WHAT THIS TASK INVOLVES:
Filter the listing and keep only the lines with the word "model".

Stored dataset items:

# # # #

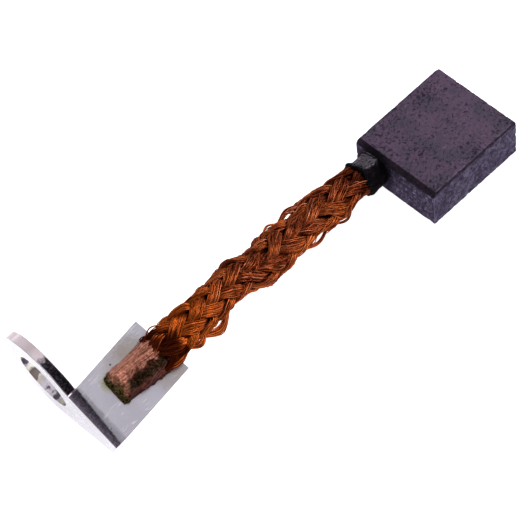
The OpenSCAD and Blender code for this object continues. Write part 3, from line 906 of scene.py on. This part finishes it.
def wire_tree():
    """Geometry Nodes: lays wires side by side along a path, each one wandering a little."""
    tree = bpy.data.node_groups.new("wires along a bundle", "GeometryNodeTree")
    for name, kind in (("Path", "Geometry"), ("Wires", "Int"), ("Wire radius", "Float"), ("Wander", "Float"),
                       ("Seed", "Int"), ("Material", "Material")):
        tree.interface.new_socket(name, in_out="INPUT", socket_type="NodeSocket" + kind)
    tree.interface.new_socket("Wires", in_out="OUTPUT", socket_type="NodeSocketGeometry")
    given = add(tree, "NodeGroupInput").node.outputs
    curve = add(tree, "GeometryNodeMeshToCurve", Mesh=given["Path"])
    many = add(tree, "GeometryNodeDuplicateElements", Geometry=curve, Amount=given["Wires"], domain="SPLINE")
    index = many.node.outputs["Duplicate Index"]
    along, across, lift = (
        add(tree, "GeometryNodeInputNamedAttribute", Name=name, data_type=kind)
        for name, kind in (("along", "FLOAT"), ("across", "FLOAT_VECTOR"), ("lift", "FLOAT_VECTOR"))
    )
    # each wire's own place in the bundle: even over a disc
    out = add(tree, "DIVIDE", add(tree, "ADD", index, 0.5), given["Wires"])
    out = add(tree, "POWER", out, 0.5)
    turn = add(tree, "MULTIPLY", index, GOLDEN_ANGLE)
    own = add(tree, "MULTIPLY_ADD", index, WAVES_APART, given["Seed"])
    # a few wires stray much further than the rest
    tone = add(tree, "FunctionNodeRandomValue", ID=own, Seed=given["Seed"], data_type="FLOAT", read=1)
    stray = add(tree, "MULTIPLY_ADD", add(tree, "POWER", tone, STRAY_RARITY), STRAY_FURTHEST, STRAY_LEAST)
    stray = add(tree, "MULTIPLY", stray, given["Wander"])
    shifts = []
    for part, wave, apart in (("COSINE", 0.32, 0.0), ("SINE", 0.45, 40.0)):
        fixed = add(tree, "MULTIPLY", add(tree, part, turn), out)
        where = add(tree, "ShaderNodeCombineXYZ", add(tree, "MULTIPLY", along, wave), own, apart)
        drift = add(tree, "SUBTRACT", add(tree, "noise", where, 1.0, 1.0), 0.5)
        shifts.append(add(tree, "MULTIPLY_ADD", add(tree, "MULTIPLY", drift, stray), 2.0, fixed))
    offset = add(tree, "moved", add(tree, "scaled", across, shifts[0]), add(tree, "scaled", lift, shifts[1]))
    placed = add(tree, "GeometryNodeSetPosition", Geometry=many, Offset=offset)
    marked = add(tree, "GeometryNodeStoreNamedAttribute", Geometry=placed, Name="wire", Value=tone,
                 data_type="FLOAT", domain="POINT")
    ring = add(tree, "GeometryNodeCurvePrimitiveCircle", Resolution=5, Radius=given["Wire radius"])
    mesh = add(tree, "GeometryNodeCurveToMesh", Curve=marked, Profile_Curve=ring, Fill_Caps=True)
    smooth = add(tree, "GeometryNodeSetShadeSmooth", Geometry=mesh, Shade_Smooth=True)
    real = add(tree, "GeometryNodeRealizeInstances", Geometry=smooth)
    coated = add(tree, "GeometryNodeSetMaterial", Geometry=real, Material=given["Material"])
    add(tree, "NodeGroupOutput", Wires=coated)
    return tree


def with_wires(piece, tree, material, wires, radius, wander, seed):
    """Runs the wire tree on a path object and leaves the plain mesh."""
    modifier = piece.modifiers.new("wires", "NODES")
    modifier.node_group = tree
    values = {"Wires": wires, "Wire radius": radius, "Wander": wander, "Seed": seed, "Material": material}
    for item in tree.interface.items_tree:
        if item.in_out == "INPUT" and item.name in values:
            modifier[item.identifier] = values[item.name]
    applied(piece)


# ---------------------------------------------------------------- operators

# Wear of the block: how far it reaches in from an edge, in mm, how much deeper than the wear its chips are,
# and the depth of its pits and of its grain, in mm
EDGE_REACH = 0.4
CHIP_DEPTH = 3.0
PIT_DEPTH = 0.16
GRAIN_DEPTH = 0.008


class BRUSH_OT_block(bpy.types.Operator):
    """Wear and pit the pressed block"""

    bl_idname = "brush.block"
    bl_label = "Pressed block"

    def execute(self, context):
        block = context.scene.brush_block
        piece = remeshed("carbon_block", "worn_block", block.voxel, 1, 0.35)
        low, high = (np.array(v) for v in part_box("carbon_block"))
        points, normals, mm = surface_of(piece)
        depth = np.sort(np.minimum(points - low, high - points), axis=1)
        edge = np.exp(-(depth[:, 1] / (EDGE_REACH * MM)) ** 2)
        wear = np.clip(noise_at(mm, 0.9, 2) - 0.05, 0, 1) * edge
        chips = np.clip(noise_at(mm, 2.0, 5) - 0.22, 0, 1) * edge
        pits = np.clip(noise_at(mm, 1.9, 8) - 0.33, 0, 1)
        move = block.edge_wear * (wear + CHIP_DEPTH * chips) + PIT_DEPTH * MM * pits
        move += GRAIN_DEPTH * MM * noise_at(mm, 3.0, 3)
        set_points(piece.data, np.clip(points - normals * move[:, None], low, high))
        finish_piece(piece, graphite_material(block), "graphite", "carbon_block")
        return {"FINISHED"}


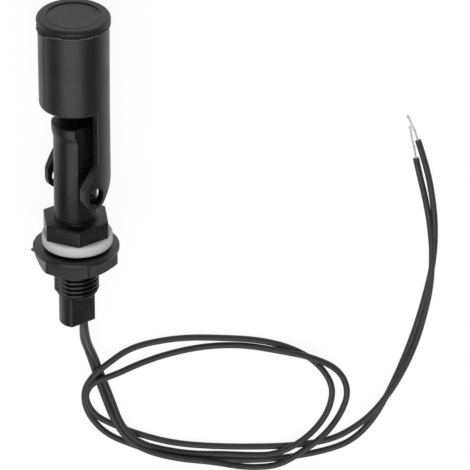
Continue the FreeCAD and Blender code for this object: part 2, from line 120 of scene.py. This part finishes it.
ROUTE_B = [
    (-1.3, 10.0, 5.0), (-2.6, 16.0, DOWN), (-4.6, 23.0, DOWN), (-7.0, 31.0, DOWN),
    (-9.2, 36.5, OVER), (-12.2, 41.9, OVER), (-17.2, 46.2, OVER), (-26.0, 48.9, OVER),
    (-36.0, 50.0, OVER), (-42.5, 52.5, DOWN), (-48.0, 52.8, DOWN), (-53.7, 51.0, OVER),
    (-59.8, 46.8, OVER), (-65.2, 42.3, OVER), (-69.7, 36.8, DOWN), (-72.1, 29.5, DOWN),
    (-69.6, 22.7, DOWN), (-62.5, 17.8, OVER), (-54.0, 15.8, OVER), (-44.0, 14.7, DOWN),
    (-33.5, 15.0, DOWN), (-23.5, 17.4, DOWN), (-16.0, 20.4, DOWN), (-9.8, 22.7, OVER),
    (-3.6, 25.0, OVER), (-1.5, 30.4, DOWN), (-4.0, 36.1, DOWN), (-9.6, 39.4, DOWN),
    (-17.0, 42.6, DOWN), (-25.5, 45.1, DOWN), (-35.5, 46.1, DOWN), (-46.5, 46.4, DOWN),
    (-57.5, 46.1, DOWN), (-67.4, 44.4, DOWN), (-74.0, 40.3, DOWN), (-78.9, 34.6, OVER),
    (-83.8, 27.4, OVER), (-87.6, 19.8, 2.2), (-90.4, 13.0, DOWN), (-92.6, 4.0, DOWN),
    (-93.8, -3.5, OVER), (-94.4, -13.5, OVER), (-93.8, -21.5, DOWN), (-92.6, -29.5, DOWN),
    (-91.3, -35.8, DOWN), (-90.1, -42.0, DOWN),
]


def link(obj):
    bpy.context.scene.collection.objects.link(obj)
    return obj


def behind_tail(x, distance, height):
    """A route's point, in millimetres, as a place in the row frame."""
    return Vector((x * MM, TAIL_END.y + distance * MM, height * MM))


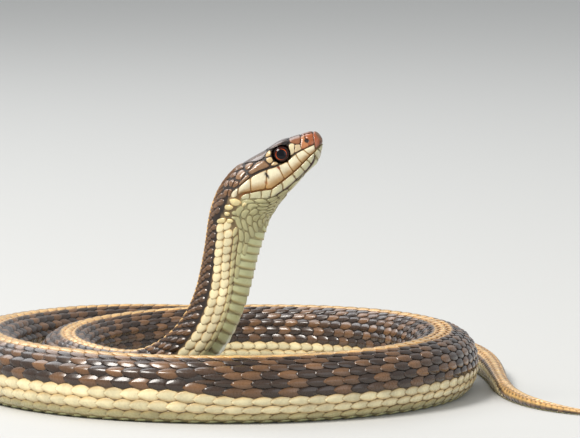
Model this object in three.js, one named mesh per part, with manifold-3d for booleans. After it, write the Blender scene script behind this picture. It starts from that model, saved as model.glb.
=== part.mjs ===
// Garter snake at life size: a still model with the head raised on a bent neck
// and the body lying in a loose coil. Millimetres, +Z up, the belly on Z = 0.
import * as THREE from 'three';
import Module from 'manifold-3d';
import { mergeVertices } from 'three/addons/utils/BufferGeometryUtils.js';

const wasm = await Module();
wasm.setup();

// Lengths along the body, from the tip of the snout
const HEAD_END = 21;
const NECK_END = 48;
const FLOOR_START = 78;
const VENT = 465;
const TOTAL_LENGTH = 600;
const TRUNK_LENGTHS = 8;
const TAIL_LENGTHS = 2;
const NODE_GAP = 0.3;

// Way of the centreline: [length from the snout, degrees]
const PITCH = [[13, 34.2], [26, 78], [33, 80], [FLOOR_START, 0]];
const HEADING = [[14, -6], [28, 0], [36, 0], [FLOOR_START, -48]];
// Turn of the coil: [length from the snout, degrees per mm]
const COIL_TURN = [
  [80, -1.75], [130, -1.6], [190, -1.35], [260, -1.3], [330, -1.12], [400, -1.0],
  [470, -1.1], [515, -1.2], [540, -0.6], [565, 0.6], [600, 2.4],
];
const PATH_STEP = 0.5;

// Outline of the body: [length from the snout, mm from the centreline]
const TOP = [
  [0, 2.3], [2, 2.85], [5.2, 3.85], [8.5, 4.5], [11, 4.58], [14.4, 4.85], [17.3, 5.2], [24, 5.3],
  [32, 4.95], [60, 5.5], [120, 6.2], [220, 6.9], [330, 6.8], [420, 6.0], [465, 4.7], [480, 4.2],
  [540, 2.4], [590, 1.0], [600, 0.6],
];
const BOTTOM = [
  [0, 3.2], [5.7, 3.7], [10.6, 4.95], [15, 5.9], [18.4, 6.45], [24, 6.4],
  [32, 5.7], [60, 4.7], [120, 5.2], [220, 5.8], [330, 5.7], [420, 5.0], [465, 3.9], [480, 3.5],
  [540, 2.0], [590, 0.85], [600, 0.5],
];
const HALF_WIDTH = [
  [20, 6.0], [24, 5.3], [30, 4.9], [60, 5.4], [120, 6.3], [220, 7.1], [330, 7.0], [420, 6.1],
  [465, 4.7], [480, 4.2], [540, 2.4], [590, 0.95], [600, 0.55],
];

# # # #

TASK OUTPUT:
Model this object in three.js, one named mesh per part, with manifold-3d for booleans. After it, write the Blender scene script behind this picture. It starts from that model, saved as model.glb.
// Garter snake at life size: a still model with the head raised on a bent neck